We continue to marvel at the work of Kirsten Deirup, whose creations smoothly blend the familiar and factual with the incredible and uncanny. Whether composing still life portraits or building idyllic landscapes filled with the surreal and conceptual, her realistic rendering of such visuals pique interest when viewing the imagery. Skillfully depicting depth and light, her pictures regularly surprise with perspective and expectations as she switches from representational figuration to surrealism, rendered through traditional techniques and formats.

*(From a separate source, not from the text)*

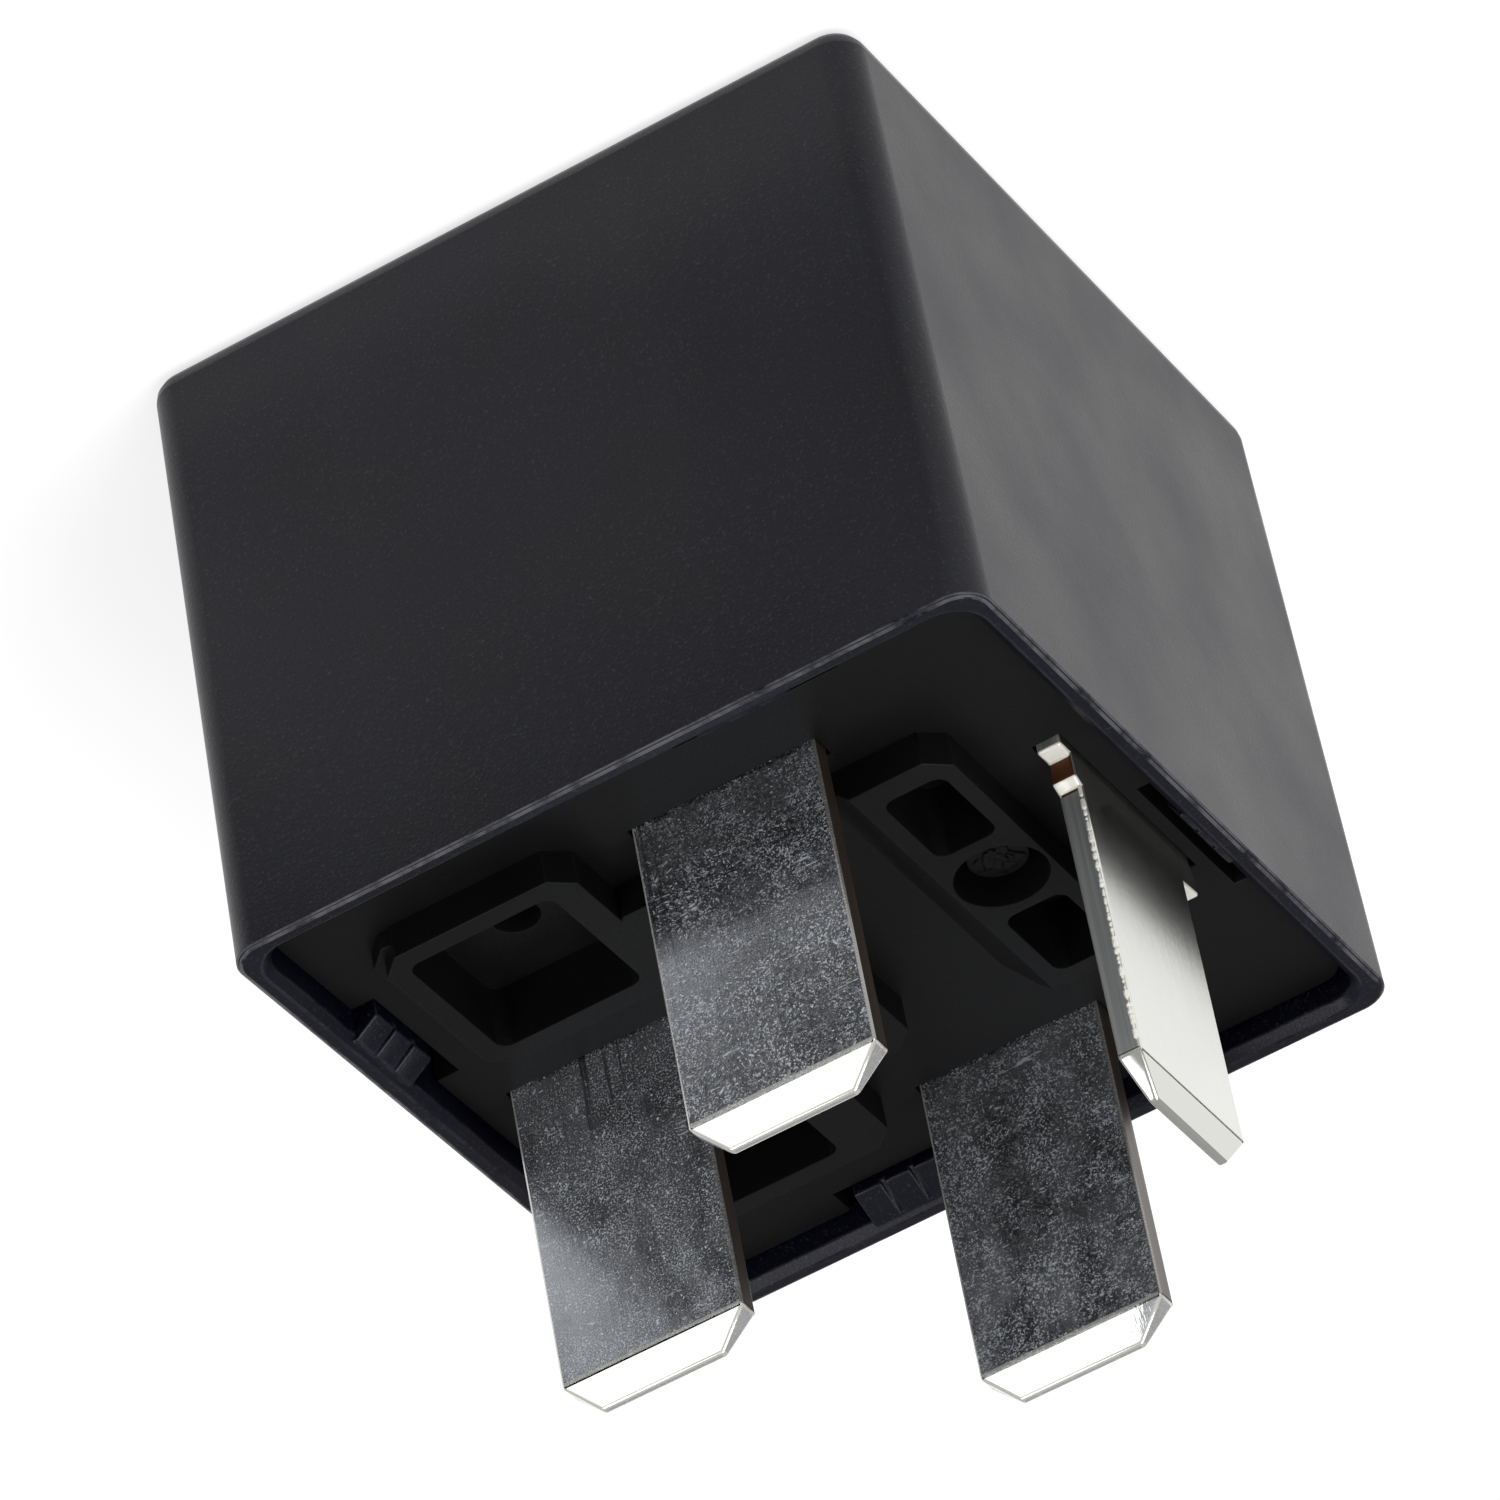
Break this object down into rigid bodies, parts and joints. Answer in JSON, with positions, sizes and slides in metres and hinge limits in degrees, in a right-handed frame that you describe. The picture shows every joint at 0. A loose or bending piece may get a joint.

We're especially attracted to the portraits that successfully utilize the artist's themes and visual language to construct a body of classical bust portraits. Using familiar format as a universally recognized structure, she then builds her pieces by concocting a variety of items and objects to create a 'person'. From bulks of threads or seaweed, to a variety of fruits, vegetables, shellfish, and other food ingredients, to used cans and packaging material, Deirup's painterly technique adds texture that makes her portraits look almost real. To some extent, continuing Arcimboldo's groundbreaking concept, her cast of characters inhabit contemporary society, while referencing favorite artistic movements and styles. From fashion items to hairstyles or elements used to build them, these creatures are as much Renaissance icons as they are mythical creatures living in places captured by Hudson River School painters, and are equally unsettling, funny and just plain curious.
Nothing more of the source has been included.